╭─ Collected data
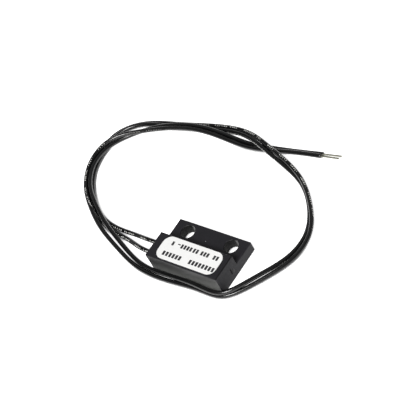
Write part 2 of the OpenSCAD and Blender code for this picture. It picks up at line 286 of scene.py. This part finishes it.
# Holes of the flange: distance from the middle along X, place along Y and radius, and
# how far the holes' painted shade reaches out over their bevels
HOLE_X = 8.75 * MM
HOLE_Y = 5.45 * MM
HOLE_R = 2.4 * MM
HOLE_RIM = 0.1 * MM
# Side of each hole on which a highlight is painted on the wall, and how far out that
# way the painted highlight starts, as a share of the radius
HIGHLIGHT_SIDE = (0.6, 0.8, 0.0)
HIGHLIGHT_FROM = 0.75
# The front wall's painted reflection: its depth, and how steeply the painted grey
# reflection of the floor fades up the wall at the wires' end and at the closed end, as
# the power of the share of its height
WALL_DEPTH = 0.05 * MM
WALL_REFLECTION_FADES = (2.6, 0.8)
# Painted shade line along the head's top edge at the closed end: its width and height
EDGE_SHADE_W = 0.35 * MM
EDGE_SHADE_H = 0.12 * MM
# Speck on the flange, pale rim of the gate scar, a pale spot beside the scar, and the
# torn pit of the scar, painted black as the shade in it: place, radius and colour
MARKS_AND_PIT_SHADE = (
    ((-0.0006, 0.0042, 0.0038), 0.16 * MM, "#8c8c8e"),
    ((0.0143, -0.0017, 0.0033), 0.5 * MM, "#3e3e40"),
    ((0.0143, -0.0017, 0.0026), 0.5 * MM, "#3e3e40"),
    # The torn pit: painted shade, black as the shade inside it
    ((0.0143, -0.0026, 0.0042), 0.28 * MM, "#020202"),
    ((0.0143, -0.0019, 0.0038), 0.36 * MM, "#020202"),
    ((0.0143, -0.0021, 0.0032), 0.36 * MM, "#020202"),
    ((0.0143, -0.0023, 0.0026), 0.36 * MM, "#020202"),
)


def hole_shade_and_highlight(tree, parts):
    """Share of a place that lies in a hole of the flange, and the colour there: a place
    is in a hole where the length of (|x| - hole x, y - hole y) is under its radius and
    rim. The wall is painted dark as shade, and a highlight is painted where that offset
    reaches far enough to the lit side."""
    side = add(tree, "Math", {0: parts["X"]}, operation="SIGN").outputs[0]
    x = add(tree, "Math", {0: parts["X"]}, operation="ABSOLUTE").outputs[0]
    x = add(tree, "Math", {0: x, 1: HOLE_X}, operation="SUBTRACT").outputs[0]
    x = add(tree, "Math", {0: x, 1: side}, operation="MULTIPLY").outputs[0]
    y = add(tree, "Math", {0: parts["Y"], 1: HOLE_Y}, operation="SUBTRACT").outputs[0]
    away = add(tree, "CombineXYZ", {"X": x, "Y": y}).outputs[0]
    far = add(tree, "VectorMath", {0: away}, operation="LENGTH").outputs["Value"]
    in_hole = add(tree, "Math", {0: far, 1: HOLE_R + HOLE_RIM}, operation="LESS_THAN")
    reach = add(tree, "VectorMath", {0: away, 1: HIGHLIGHT_SIDE}, operation="DOT_PRODUCT")
    highlit = add(tree, "MapRange", {
        "Value": reach.outputs["Value"], "From Min": HIGHLIGHT_FROM * HOLE_R,
        "From Max": HOLE_R}).outputs[0]
    # Painted shade darkens the hole's wall, and a painted highlight pales its lit side
    wall = add(tree, "Mix", {MIX_SHARE: highlit, MIX_A: srgb("#060606"),
                             MIX_B: srgb("#8c8c8c")}, data_type="RGBA")
    return in_hole.outputs[0], wall.outputs[MIX_OUT]


def front_wall_reflection(tree, parts):
    """Share of a place that lies on the front wall, and the colour there: a painted
    reflection of the floor, grey by the share (1 - z / height) to a power that falls
    from the wires' end to the closed end."""
    front_y = HOUSING_LOW.y + WALL_DEPTH
    on_wall = add(tree, "Math", {0: parts["Y"], 1: front_y}, operation="LESS_THAN")
    low = add(tree, "MapRange", {"Value": parts["Z"], "From Max": HOUSING_HIGH.z,
                                 "To Min": 1.0, "To Max": 0.0}).outputs[0]
    power = add(tree, "MapRange", {
        "Value": parts["X"], "From Min": -HOUSING_HIGH.x, "From Max": HOUSING_HIGH.x,
        "To Min": WALL_REFLECTION_FADES[0], "To Max": WALL_REFLECTION_FADES[1]}).outputs[0]
    reflected_grey = add(tree, "Math", {0: low, 1: power}, operation="POWER").outputs[0]
    # Painted reflection: the floor's grey mirrored in the wall, strongest at its foot
    wall = add(tree, "Mix", {MIX_SHARE: reflected_grey, MIX_A: srgb("#050505"),
                             MIX_B: srgb("#888987")}, data_type="RGBA")
    return on_wall.outputs[0], wall.outputs[MIX_OUT]


def shaded_top_edge(tree, parts):
    """Share of a place that lies on the head's top edge at the closed end, where its
    shade
    is painted: 1 within both its width of that end and its height of the top, and 0
    elsewhere."""
    x = add(tree, "Math", {0: parts["X"], 1: HOUSING_HIGH.x - EDGE_SHADE_W},
            operation="GREATER_THAN").outputs[0]
    z = add(tree, "Math", {0: parts["Z"], 1: HOUSING_HIGH.z - EDGE_SHADE_H},
            operation="GREATER_THAN").outputs[0]
    return add(tree, "Math", {0: x, 1: z}, operation="MULTIPLY").outputs[0]


def moulded_pbt():
    """Black glass-filled PBT, injection moulded in a spark-eroded mould: matt, with a
    fine pebbly grain and faint flow marks. The front wall came off a polished face of
    the mould, so it mirrors what stands before it, and a grey reflection of the floor is
    painted on it towards its foot. The holes came off turned pins; shade is painted dark
    in them, with a painted highlight on their lit side."""
    made = blank("moulded_pbt")
    tree = made.node_tree
    place = add(tree, "TexCoord").outputs["Object"]
    parts = add(tree, "SeparateXYZ", {"Vector": place}).outputs
    grain = add(tree, "TexNoise", {"Vector": place, "Scale": 1 / GRAIN, "Detail": 3.0})
    flow = add(tree, "TexNoise", {"Vector": place, "Scale": 1 / FLOW, "Detail": 3.0})
    flow = flow.outputs["Fac"]
    on_wall, wall_reflection_colour = front_wall_reflection(tree, parts)
    layers = [hole_shade_and_highlight(tree, parts), (on_wall, wall_reflection_colour),
              # Near-black painted shade along the head's top edge at the closed end
              (shaded_top_edge(tree, parts), srgb("#020202"))]
    for spot, radius, code in MARKS_AND_PIT_SHADE:
        far = add(tree, "VectorMath", {0: place, 1: spot}, operation="DISTANCE")
        inside = add(tree, "Math", {0: far.outputs["Value"], 1: radius},
                     operation="LESS_THAN")
        layers.append((inside.outputs[0], srgb(code)))
    colour = add(tree, "Mix", {MIX_SHARE: flow, MIX_A: srgb("#1c1b1f"),
                               MIX_B: srgb("#242327")}, data_type="RGBA")
    colour = colour.outputs[MIX_OUT]
    for share, upper in layers:
        colour = add(tree, "Mix", {MIX_SHARE: share, MIX_A: colour, MIX_B: upper},
                     data_type="RGBA").outputs[MIX_OUT]
    rough = add(tree, "MapRange", {"Value": on_wall, "To Min": 0.5, "To Max": 0.25})
    rough = add(tree, "Math", {0: flow, 1: 0.12, 2: rough.outputs[0]},
                operation="MULTIPLY_ADD")
    strength = add(tree, "MapRange", {"Value": on_wall, "To Min": 1.0, "To Max": 0.015})
    bump = add(tree, "Bump", {"Height": grain.outputs["Fac"], "Distance": GRAIN_HEIGHT,
                              "Strength": strength.outputs[0]})
    shader = add(tree, "BsdfPrincipled", {
        "Base Color": colour, "Roughness": rough.outputs[0],
        "IOR": 1.5, "Specular IOR Level": 0.28, "Normal": bump.outputs["Normal"]})
    add(tree, "OutputMaterial", {"Surface": shader.outputs[0]})
    return made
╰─
**Challenge**
Extract all of the material exactly as it is written.

**Correct response**
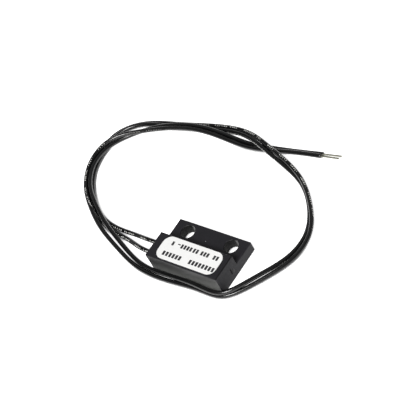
Write part 2 of the OpenSCAD and Blender code for this picture. It picks up at line 286 of scene.py. This part finishes it.
# Holes of the flange: distance from the middle along X, place along Y and radius, and
# how far the holes' painted shade reaches out over their bevels
HOLE_X = 8.75 * MM
HOLE_Y = 5.45 * MM
HOLE_R = 2.4 * MM
HOLE_RIM = 0.1 * MM
# Side of each hole on which a highlight is painted on the wall, and how far out that
# way the painted highlight starts, as a share of the radius
HIGHLIGHT_SIDE = (0.6, 0.8, 0.0)
HIGHLIGHT_FROM = 0.75
# The front wall's painted reflection: its depth, and how steeply the painted grey
# reflection of the floor fades up the wall at the wires' end and at the closed end, as
# the power of the share of its height
WALL_DEPTH = 0.05 * MM
WALL_REFLECTION_FADES = (2.6, 0.8)
# Painted shade line along the head's top edge at the closed end: its width and height
EDGE_SHADE_W = 0.35 * MM
EDGE_SHADE_H = 0.12 * MM
# Speck on the flange, pale rim of the gate scar, a pale spot beside the scar, and the
# torn pit of the scar, painted black as the shade in it: place, radius and colour
MARKS_AND_PIT_SHADE = (
    ((-0.0006, 0.0042, 0.0038), 0.16 * MM, "#8c8c8e"),
    ((0.0143, -0.0017, 0.0033), 0.5 * MM, "#3e3e40"),
    ((0.0143, -0.0017, 0.0026), 0.5 * MM, "#3e3e40"),
    # The torn pit: painted shade, black as the shade inside it
    ((0.0143, -0.0026, 0.0042), 0.28 * MM, "#020202"),
    ((0.0143, -0.0019, 0.0038), 0.36 * MM, "#020202"),
    ((0.0143, -0.0021, 0.0032), 0.36 * MM, "#020202"),
    ((0.0143, -0.0023, 0.0026), 0.36 * MM, "#020202"),
)


def hole_shade_and_highlight(tree, parts):
    """Share of a place that lies in a hole of the flange, and the colour there: a place
    is in a hole where the length of (|x| - hole x, y - hole y) is under its radius and
    rim. The wall is painted dark as shade, and a highlight is painted where that offset
    reaches far enough to the lit side."""
    side = add(tree, "Math", {0: parts["X"]}, operation="SIGN").outputs[0]
    x = add(tree, "Math", {0: parts["X"]}, operation="ABSOLUTE").outputs[0]
    x = add(tree, "Math", {0: x, 1: HOLE_X}, operation="SUBTRACT").outputs[0]
    x = add(tree, "Math", {0: x, 1: side}, operation="MULTIPLY").outputs[0]
    y = add(tree, "Math", {0: parts["Y"], 1: HOLE_Y}, operation="SUBTRACT").outputs[0]
    away = add(tree, "CombineXYZ", {"X": x, "Y": y}).outputs[0]
    far = add(tree, "VectorMath", {0: away}, operation="LENGTH").outputs["Value"]
    in_hole = add(tree, "Math", {0: far, 1: HOLE_R + HOLE_RIM}, operation="LESS_THAN")
    reach = add(tree, "VectorMath", {0: away, 1: HIGHLIGHT_SIDE}, operation="DOT_PRODUCT")
    highlit = add(tree, "MapRange", {
        "Value": reach.outputs["Value"], "From Min": HIGHLIGHT_FROM * HOLE_R,
        "From Max": HOLE_R}).outputs[0]
    # Painted shade darkens the hole's wall, and a painted highlight pales its lit side
    wall = add(tree, "Mix", {MIX_SHARE: highlit, MIX_A: srgb("#060606"),
                             MIX_B: srgb("#8c8c8c")}, data_type="RGBA")
    return in_hole.outputs[0], wall.outputs[MIX_OUT]


def front_wall_reflection(tree, parts):
    """Share of a place that lies on the front wall, and the colour there: a painted
    reflection of the floor, grey by the share (1 - z / height) to a power that falls
    from the wires' end to the closed end."""
    front_y = HOUSING_LOW.y + WALL_DEPTH
    on_wall = add(tree, "Math", {0: parts["Y"], 1: front_y}, operation="LESS_THAN")
    low = add(tree, "MapRange", {"Value": parts["Z"], "From Max": HOUSING_HIGH.z,
                                 "To Min": 1.0, "To Max": 0.0}).outputs[0]
    power = add(tree, "MapRange", {
        "Value": parts["X"], "From Min": -HOUSING_HIGH.x, "From Max": HOUSING_HIGH.x,
        "To Min": WALL_REFLECTION_FADES[0], "To Max": WALL_REFLECTION_FADES[1]}).outputs[0]
    reflected_grey = add(tree, "Math", {0: low, 1: power}, operation="POWER").outputs[0]
    # Painted reflection: the floor's grey mirrored in the wall, strongest at its foot
    wall = add(tree, "Mix", {MIX_SHARE: reflected_grey, MIX_A: srgb("#050505"),
                             MIX_B: srgb("#888987")}, data_type="RGBA")
    return on_wall.outputs[0], wall.outputs[MIX_OUT]


def shaded_top_edge(tree, parts):
    """Share of a place that lies on the head's top edge at the closed end, where its
    shade
    is painted: 1 within both its width of that end and its height of the top, and 0
    elsewhere."""
    x = add(tree, "Math", {0: parts["X"], 1: HOUSING_HIGH.x - EDGE_SHADE_W},
            operation="GREATER_THAN").outputs[0]
    z = add(tree, "Math", {0: parts["Z"], 1: HOUSING_HIGH.z - EDGE_SHADE_H},
            operation="GREATER_THAN").outputs[0]
    return add(tree, "Math", {0: x, 1: z}, operation="MULTIPLY").outputs[0]


def moulded_pbt():
    """Black glass-filled PBT, injection moulded in a spark-eroded mould: matt, with a
    fine pebbly grain and faint flow marks. The front wall came off a polished face of
    the mould, so it mirrors what stands before it, and a grey reflection of the floor is
    painted on it towards its foot. The holes came off turned pins; shade is painted dark
    in them, with a painted highlight on their lit side."""
    made = blank("moulded_pbt")
    tree = made.node_tree
    place = add(tree, "TexCoord").outputs["Object"]
    parts = add(tree, "SeparateXYZ", {"Vector": place}).outputs
    grain = add(tree, "TexNoise", {"Vector": place, "Scale": 1 / GRAIN, "Detail": 3.0})
    flow = add(tree, "TexNoise", {"Vector": place, "Scale": 1 / FLOW, "Detail": 3.0})
    flow = flow.outputs["Fac"]
    on_wall, wall_reflection_colour = front_wall_reflection(tree, parts)
    layers = [hole_shade_and_highlight(tree, parts), (on_wall, wall_reflection_colour),
              # Near-black painted shade along the head's top edge at the closed end
              (shaded_top_edge(tree, parts), srgb("#020202"))]
    for spot, radius, code in MARKS_AND_PIT_SHADE:
        far = add(tree, "VectorMath", {0: place, 1: spot}, operation="DISTANCE")
        inside = add(tree, "Math", {0: far.outputs["Value"], 1: radius},
                     operation="LESS_THAN")
        layers.append((inside.outputs[0], srgb(code)))
    colour = add(tree, "Mix", {MIX_SHARE: flow, MIX_A: srgb("#1c1b1f"),
                               MIX_B: srgb("#242327")}, data_type="RGBA")
    colour = colour.outputs[MIX_OUT]
    for share, upper in layers:
        colour = add(tree, "Mix", {MIX_SHARE: share, MIX_A: colour, MIX_B: upper},
                     data_type="RGBA").outputs[MIX_OUT]
    rough = add(tree, "MapRange", {"Value": on_wall, "To Min": 0.5, "To Max": 0.25})
    rough = add(tree, "Math", {0: flow, 1: 0.12, 2: rough.outputs[0]},
                operation="MULTIPLY_ADD")
    strength = add(tree, "MapRange", {"Value": on_wall, "To Min": 1.0, "To Max": 0.015})
    bump = add(tree, "Bump", {"Height": grain.outputs["Fac"], "Distance": GRAIN_HEIGHT,
                              "Strength": strength.outputs[0]})
    shader = add(tree, "BsdfPrincipled", {
        "Base Color": colour, "Roughness": rough.outputs[0],
        "IOR": 1.5, "Specular IOR Level": 0.28, "Normal": bump.outputs["Normal"]})
    add(tree, "OutputMaterial", {"Surface": shader.outputs[0]})
    return made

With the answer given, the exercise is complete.